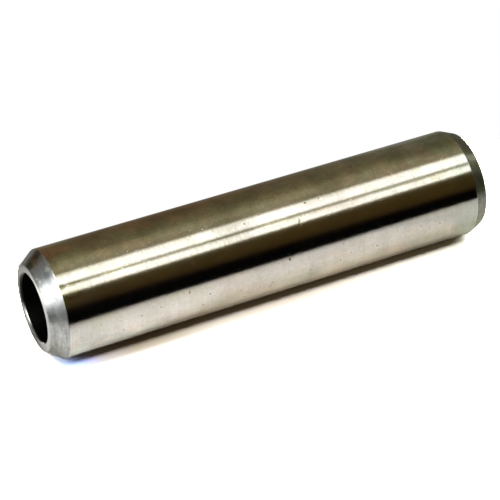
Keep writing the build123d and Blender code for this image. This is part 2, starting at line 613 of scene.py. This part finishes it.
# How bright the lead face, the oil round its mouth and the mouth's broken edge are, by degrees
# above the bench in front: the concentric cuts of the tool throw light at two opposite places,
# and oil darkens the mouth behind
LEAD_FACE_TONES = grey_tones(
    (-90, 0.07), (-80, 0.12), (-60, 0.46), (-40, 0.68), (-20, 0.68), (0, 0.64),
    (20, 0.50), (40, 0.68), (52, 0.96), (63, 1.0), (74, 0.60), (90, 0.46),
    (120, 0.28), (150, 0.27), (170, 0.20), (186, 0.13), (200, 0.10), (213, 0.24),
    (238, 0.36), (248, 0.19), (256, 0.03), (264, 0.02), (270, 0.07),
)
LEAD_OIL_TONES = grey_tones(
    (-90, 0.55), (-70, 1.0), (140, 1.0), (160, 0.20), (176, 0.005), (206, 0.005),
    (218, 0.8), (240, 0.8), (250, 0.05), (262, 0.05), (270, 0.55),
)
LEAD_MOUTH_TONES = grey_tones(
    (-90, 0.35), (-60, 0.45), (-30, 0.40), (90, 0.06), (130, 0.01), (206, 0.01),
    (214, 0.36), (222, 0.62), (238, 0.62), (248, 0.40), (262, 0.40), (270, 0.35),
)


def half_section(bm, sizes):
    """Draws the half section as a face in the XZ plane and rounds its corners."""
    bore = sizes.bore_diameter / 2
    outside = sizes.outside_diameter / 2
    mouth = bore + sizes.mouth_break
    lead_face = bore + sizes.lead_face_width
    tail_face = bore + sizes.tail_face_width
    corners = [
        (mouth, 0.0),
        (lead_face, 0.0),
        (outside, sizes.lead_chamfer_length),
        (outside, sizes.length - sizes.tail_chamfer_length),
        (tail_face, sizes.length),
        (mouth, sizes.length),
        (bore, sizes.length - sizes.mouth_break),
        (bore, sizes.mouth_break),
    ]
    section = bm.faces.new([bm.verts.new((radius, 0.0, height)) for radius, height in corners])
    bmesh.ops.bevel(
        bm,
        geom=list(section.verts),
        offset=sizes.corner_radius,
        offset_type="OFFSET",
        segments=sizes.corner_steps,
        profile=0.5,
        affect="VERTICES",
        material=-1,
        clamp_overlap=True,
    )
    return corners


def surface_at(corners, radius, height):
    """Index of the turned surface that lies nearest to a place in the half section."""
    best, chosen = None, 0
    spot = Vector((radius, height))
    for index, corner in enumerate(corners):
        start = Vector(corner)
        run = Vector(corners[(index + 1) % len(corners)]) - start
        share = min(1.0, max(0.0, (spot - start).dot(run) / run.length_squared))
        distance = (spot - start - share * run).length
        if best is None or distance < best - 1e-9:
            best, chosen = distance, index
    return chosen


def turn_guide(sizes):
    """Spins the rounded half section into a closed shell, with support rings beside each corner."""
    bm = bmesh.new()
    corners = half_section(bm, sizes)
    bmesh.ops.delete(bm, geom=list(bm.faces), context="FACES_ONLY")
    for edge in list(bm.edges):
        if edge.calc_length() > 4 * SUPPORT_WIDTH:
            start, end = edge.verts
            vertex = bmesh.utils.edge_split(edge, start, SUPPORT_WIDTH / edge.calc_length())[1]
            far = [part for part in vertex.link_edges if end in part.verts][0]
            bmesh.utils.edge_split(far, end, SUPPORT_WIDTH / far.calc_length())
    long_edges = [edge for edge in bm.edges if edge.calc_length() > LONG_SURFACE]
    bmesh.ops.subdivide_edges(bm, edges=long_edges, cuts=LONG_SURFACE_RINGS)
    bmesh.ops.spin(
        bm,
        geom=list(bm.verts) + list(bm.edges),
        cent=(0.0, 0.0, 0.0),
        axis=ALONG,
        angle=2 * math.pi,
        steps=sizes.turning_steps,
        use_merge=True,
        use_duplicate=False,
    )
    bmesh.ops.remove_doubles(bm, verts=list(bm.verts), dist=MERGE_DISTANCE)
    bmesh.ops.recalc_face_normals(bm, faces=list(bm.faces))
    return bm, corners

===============

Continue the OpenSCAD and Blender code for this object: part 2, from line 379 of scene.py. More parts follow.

===============

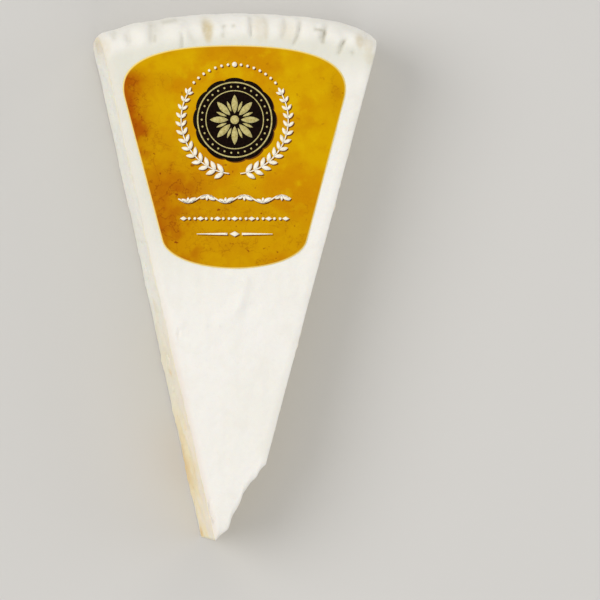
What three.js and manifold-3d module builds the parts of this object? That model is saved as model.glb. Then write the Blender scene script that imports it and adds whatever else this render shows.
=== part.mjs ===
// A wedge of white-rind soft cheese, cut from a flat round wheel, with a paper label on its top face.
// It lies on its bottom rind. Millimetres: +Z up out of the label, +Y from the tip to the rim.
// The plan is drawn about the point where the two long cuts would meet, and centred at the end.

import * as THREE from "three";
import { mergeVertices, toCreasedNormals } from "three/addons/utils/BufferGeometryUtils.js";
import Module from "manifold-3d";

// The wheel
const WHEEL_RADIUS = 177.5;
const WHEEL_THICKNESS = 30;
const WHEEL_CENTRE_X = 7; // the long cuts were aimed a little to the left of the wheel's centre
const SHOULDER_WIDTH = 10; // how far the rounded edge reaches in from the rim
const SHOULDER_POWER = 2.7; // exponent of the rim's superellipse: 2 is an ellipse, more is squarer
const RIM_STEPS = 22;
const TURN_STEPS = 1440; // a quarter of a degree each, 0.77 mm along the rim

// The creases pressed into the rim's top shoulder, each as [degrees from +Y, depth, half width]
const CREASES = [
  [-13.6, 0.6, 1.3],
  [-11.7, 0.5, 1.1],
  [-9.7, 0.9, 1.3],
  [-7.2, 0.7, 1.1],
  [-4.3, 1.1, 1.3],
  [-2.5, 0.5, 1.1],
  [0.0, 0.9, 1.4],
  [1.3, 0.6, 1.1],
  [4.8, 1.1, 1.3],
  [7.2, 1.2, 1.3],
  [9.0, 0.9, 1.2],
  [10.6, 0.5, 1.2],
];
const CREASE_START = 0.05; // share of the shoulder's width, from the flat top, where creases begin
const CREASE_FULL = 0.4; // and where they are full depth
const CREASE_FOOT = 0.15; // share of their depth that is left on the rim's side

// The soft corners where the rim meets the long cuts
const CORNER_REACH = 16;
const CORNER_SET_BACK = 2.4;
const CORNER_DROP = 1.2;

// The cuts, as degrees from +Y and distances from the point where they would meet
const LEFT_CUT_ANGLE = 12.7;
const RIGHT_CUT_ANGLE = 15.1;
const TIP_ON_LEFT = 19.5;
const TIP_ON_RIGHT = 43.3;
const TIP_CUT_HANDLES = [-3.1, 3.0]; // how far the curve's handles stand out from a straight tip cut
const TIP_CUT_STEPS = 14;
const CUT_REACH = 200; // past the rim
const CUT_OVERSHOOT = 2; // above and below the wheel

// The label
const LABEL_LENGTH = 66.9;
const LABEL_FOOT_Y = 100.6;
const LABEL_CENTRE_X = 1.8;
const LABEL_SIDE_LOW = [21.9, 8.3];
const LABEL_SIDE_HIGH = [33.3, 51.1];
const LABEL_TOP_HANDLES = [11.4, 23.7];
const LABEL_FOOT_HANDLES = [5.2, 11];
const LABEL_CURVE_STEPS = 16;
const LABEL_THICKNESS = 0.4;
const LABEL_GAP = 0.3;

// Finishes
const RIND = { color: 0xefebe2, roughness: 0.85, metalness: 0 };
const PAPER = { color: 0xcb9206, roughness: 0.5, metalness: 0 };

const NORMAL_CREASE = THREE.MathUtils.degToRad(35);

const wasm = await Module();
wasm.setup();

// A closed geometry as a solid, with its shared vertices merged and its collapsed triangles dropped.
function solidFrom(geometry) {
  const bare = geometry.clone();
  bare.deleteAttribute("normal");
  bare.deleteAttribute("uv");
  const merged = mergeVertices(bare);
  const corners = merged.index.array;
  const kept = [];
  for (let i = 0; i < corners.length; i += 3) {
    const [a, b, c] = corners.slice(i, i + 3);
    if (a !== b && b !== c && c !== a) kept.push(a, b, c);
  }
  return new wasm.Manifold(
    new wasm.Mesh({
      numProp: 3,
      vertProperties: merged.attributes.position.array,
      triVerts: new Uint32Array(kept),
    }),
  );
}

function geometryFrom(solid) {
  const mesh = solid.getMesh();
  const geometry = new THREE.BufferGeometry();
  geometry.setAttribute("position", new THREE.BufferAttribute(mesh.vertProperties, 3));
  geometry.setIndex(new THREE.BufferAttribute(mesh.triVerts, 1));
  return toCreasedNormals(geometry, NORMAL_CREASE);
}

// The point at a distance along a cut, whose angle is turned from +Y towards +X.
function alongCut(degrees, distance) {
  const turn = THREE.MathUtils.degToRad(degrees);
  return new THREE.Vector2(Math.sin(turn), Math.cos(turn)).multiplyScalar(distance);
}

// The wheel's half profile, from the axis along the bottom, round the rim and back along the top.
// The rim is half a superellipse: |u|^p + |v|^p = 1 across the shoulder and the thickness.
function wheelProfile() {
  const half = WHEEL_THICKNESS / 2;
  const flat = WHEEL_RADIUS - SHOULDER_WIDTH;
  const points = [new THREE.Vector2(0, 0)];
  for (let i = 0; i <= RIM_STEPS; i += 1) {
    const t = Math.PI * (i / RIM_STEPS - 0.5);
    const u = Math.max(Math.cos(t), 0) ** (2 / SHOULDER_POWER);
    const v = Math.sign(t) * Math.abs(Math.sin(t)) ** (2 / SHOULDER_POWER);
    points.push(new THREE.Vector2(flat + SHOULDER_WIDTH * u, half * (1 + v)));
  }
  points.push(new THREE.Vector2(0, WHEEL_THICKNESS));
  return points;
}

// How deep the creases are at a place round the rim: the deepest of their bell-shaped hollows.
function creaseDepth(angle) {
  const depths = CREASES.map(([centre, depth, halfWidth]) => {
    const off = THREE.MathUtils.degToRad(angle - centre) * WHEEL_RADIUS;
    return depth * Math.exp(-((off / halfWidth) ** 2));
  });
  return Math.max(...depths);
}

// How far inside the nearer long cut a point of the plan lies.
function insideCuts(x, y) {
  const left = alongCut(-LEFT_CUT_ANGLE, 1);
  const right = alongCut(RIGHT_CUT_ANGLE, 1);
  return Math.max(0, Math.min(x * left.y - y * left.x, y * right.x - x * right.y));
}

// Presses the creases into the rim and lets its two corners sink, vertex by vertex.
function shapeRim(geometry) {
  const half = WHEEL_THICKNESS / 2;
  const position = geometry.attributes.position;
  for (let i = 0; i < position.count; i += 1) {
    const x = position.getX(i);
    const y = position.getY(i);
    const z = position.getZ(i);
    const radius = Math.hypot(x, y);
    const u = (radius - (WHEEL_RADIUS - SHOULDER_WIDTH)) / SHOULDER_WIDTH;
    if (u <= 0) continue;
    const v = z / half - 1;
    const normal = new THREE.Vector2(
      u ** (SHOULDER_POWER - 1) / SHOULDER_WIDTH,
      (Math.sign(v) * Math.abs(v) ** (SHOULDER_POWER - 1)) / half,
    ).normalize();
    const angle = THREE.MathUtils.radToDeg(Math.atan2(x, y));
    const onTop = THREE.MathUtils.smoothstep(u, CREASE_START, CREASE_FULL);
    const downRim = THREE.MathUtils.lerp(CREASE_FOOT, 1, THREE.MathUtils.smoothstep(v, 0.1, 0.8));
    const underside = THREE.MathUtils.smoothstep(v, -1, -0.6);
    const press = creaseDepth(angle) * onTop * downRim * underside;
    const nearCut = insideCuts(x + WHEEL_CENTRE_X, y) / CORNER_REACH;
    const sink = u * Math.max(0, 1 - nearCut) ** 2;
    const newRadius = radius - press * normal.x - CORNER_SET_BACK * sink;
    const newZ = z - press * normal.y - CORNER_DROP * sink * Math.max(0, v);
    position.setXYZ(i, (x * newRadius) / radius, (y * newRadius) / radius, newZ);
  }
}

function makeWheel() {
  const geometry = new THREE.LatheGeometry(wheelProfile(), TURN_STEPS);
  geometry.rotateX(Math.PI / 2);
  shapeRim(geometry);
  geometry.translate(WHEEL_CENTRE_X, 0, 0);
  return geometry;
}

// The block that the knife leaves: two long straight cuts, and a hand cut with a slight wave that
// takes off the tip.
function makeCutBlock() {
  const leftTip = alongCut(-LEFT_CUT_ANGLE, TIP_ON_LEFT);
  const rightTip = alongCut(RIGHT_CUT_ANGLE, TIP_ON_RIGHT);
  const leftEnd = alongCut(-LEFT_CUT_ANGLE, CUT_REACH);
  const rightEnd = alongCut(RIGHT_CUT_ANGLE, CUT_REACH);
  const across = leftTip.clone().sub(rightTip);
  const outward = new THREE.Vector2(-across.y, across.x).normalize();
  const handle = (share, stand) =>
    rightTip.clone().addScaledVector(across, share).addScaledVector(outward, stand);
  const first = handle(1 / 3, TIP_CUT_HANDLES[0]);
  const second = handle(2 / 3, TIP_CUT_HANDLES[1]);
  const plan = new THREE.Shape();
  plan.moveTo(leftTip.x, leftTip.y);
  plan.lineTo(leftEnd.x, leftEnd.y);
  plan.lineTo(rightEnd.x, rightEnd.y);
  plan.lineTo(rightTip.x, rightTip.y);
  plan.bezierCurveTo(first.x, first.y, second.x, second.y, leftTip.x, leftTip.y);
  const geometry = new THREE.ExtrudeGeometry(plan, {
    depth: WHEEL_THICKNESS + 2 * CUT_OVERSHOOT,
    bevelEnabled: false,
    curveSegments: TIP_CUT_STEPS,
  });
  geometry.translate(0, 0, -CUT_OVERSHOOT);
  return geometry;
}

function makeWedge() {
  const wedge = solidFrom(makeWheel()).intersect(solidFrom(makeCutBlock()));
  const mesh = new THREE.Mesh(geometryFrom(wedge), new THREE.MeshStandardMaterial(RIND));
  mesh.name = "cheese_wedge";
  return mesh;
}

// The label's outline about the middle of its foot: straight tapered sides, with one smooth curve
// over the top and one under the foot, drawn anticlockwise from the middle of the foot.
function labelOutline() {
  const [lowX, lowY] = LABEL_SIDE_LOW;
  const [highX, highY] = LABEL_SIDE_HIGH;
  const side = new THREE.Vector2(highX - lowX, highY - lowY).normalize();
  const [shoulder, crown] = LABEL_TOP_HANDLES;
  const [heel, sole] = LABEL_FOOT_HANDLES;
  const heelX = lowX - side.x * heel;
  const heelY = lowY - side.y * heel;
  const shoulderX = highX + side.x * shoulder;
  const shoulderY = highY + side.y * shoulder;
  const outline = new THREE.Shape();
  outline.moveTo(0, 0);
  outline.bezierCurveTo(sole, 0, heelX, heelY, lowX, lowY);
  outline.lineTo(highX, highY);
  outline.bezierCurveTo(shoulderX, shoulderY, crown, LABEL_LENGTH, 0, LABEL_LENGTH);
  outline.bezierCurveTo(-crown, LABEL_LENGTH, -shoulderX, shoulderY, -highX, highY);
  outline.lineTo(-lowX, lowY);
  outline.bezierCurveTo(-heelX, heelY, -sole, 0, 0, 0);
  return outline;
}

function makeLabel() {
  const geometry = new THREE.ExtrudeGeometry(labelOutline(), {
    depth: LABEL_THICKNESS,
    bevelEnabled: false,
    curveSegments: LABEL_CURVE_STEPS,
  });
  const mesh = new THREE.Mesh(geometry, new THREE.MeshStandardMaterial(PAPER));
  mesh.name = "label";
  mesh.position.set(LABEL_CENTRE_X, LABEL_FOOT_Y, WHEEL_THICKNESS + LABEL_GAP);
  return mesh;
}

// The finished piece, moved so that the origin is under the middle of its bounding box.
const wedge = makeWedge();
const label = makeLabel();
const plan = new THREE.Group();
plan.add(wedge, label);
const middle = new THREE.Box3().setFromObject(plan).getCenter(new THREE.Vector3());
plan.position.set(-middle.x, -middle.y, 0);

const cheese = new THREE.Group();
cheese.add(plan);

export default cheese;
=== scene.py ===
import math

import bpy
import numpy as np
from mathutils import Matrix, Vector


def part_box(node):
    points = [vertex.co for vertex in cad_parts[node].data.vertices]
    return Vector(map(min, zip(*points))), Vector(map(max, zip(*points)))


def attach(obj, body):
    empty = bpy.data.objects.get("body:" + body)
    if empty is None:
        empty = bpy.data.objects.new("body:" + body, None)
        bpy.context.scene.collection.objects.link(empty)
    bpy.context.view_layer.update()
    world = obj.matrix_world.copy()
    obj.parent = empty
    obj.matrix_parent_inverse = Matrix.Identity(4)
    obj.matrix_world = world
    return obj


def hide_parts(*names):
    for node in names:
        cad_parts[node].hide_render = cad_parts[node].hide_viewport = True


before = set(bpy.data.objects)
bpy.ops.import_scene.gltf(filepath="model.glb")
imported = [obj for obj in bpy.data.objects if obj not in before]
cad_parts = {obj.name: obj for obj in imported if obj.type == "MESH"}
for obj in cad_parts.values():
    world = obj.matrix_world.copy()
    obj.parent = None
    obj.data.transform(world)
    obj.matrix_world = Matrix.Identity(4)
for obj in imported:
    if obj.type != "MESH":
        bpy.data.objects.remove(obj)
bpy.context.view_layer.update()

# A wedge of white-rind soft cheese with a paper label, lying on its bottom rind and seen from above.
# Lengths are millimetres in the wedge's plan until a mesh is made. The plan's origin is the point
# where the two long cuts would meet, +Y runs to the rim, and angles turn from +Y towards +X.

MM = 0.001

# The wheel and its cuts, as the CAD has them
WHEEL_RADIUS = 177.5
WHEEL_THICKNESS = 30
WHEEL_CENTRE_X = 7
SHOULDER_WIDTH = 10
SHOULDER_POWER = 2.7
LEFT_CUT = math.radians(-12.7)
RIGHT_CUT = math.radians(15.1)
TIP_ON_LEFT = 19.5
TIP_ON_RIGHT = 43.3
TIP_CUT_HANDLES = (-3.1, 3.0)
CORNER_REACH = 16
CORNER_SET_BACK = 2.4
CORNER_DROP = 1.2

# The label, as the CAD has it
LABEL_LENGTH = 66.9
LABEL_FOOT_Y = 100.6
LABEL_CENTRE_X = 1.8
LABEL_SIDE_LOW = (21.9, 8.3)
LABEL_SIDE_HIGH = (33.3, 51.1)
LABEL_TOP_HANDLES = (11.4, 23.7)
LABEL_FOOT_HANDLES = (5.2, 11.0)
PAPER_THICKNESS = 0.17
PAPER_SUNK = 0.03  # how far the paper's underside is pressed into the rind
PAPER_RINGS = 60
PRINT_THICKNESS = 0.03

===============

**Exercise instructions:** The lines to return run from the one containing "its bounding box." down to the one containing "# Lengths are"; give them exactly, both included, and no others.

**Reply:**
// The finished piece, moved so that the origin is under the middle of its bounding box.
const wedge = makeWedge();
const label = makeLabel();
const plan = new THREE.Group();
plan.add(wedge, label);
const middle = new THREE.Box3().setFromObject(plan).getCenter(new THREE.Vector3());
plan.position.set(-middle.x, -middle.y, 0);

const cheese = new THREE.Group();
cheese.add(plan);

export default cheese;
=== scene.py ===
import math

import bpy
import numpy as np
from mathutils import Matrix, Vector


def part_box(node):
    points = [vertex.co for vertex in cad_parts[node].data.vertices]
    return Vector(map(min, zip(*points))), Vector(map(max, zip(*points)))


def attach(obj, body):
    empty = bpy.data.objects.get("body:" + body)
    if empty is None:
        empty = bpy.data.objects.new("body:" + body, None)
        bpy.context.scene.collection.objects.link(empty)
    bpy.context.view_layer.update()
    world = obj.matrix_world.copy()
    obj.parent = empty
    obj.matrix_parent_inverse = Matrix.Identity(4)
    obj.matrix_world = world
    return obj


def hide_parts(*names):
    for node in names:
        cad_parts[node].hide_render = cad_parts[node].hide_viewport = True


before = set(bpy.data.objects)
bpy.ops.import_scene.gltf(filepath="model.glb")
imported = [obj for obj in bpy.data.objects if obj not in before]
cad_parts = {obj.name: obj for obj in imported if obj.type == "MESH"}
for obj in cad_parts.values():
    world = obj.matrix_world.copy()
    obj.parent = None
    obj.data.transform(world)
    obj.matrix_world = Matrix.Identity(4)
for obj in imported:
    if obj.type != "MESH":
        bpy.data.objects.remove(obj)
bpy.context.view_layer.update()

# A wedge of white-rind soft cheese with a paper label, lying on its bottom rind and seen from above.
# Lengths are millimetres in the wedge's plan until a mesh is made. The plan's origin is the point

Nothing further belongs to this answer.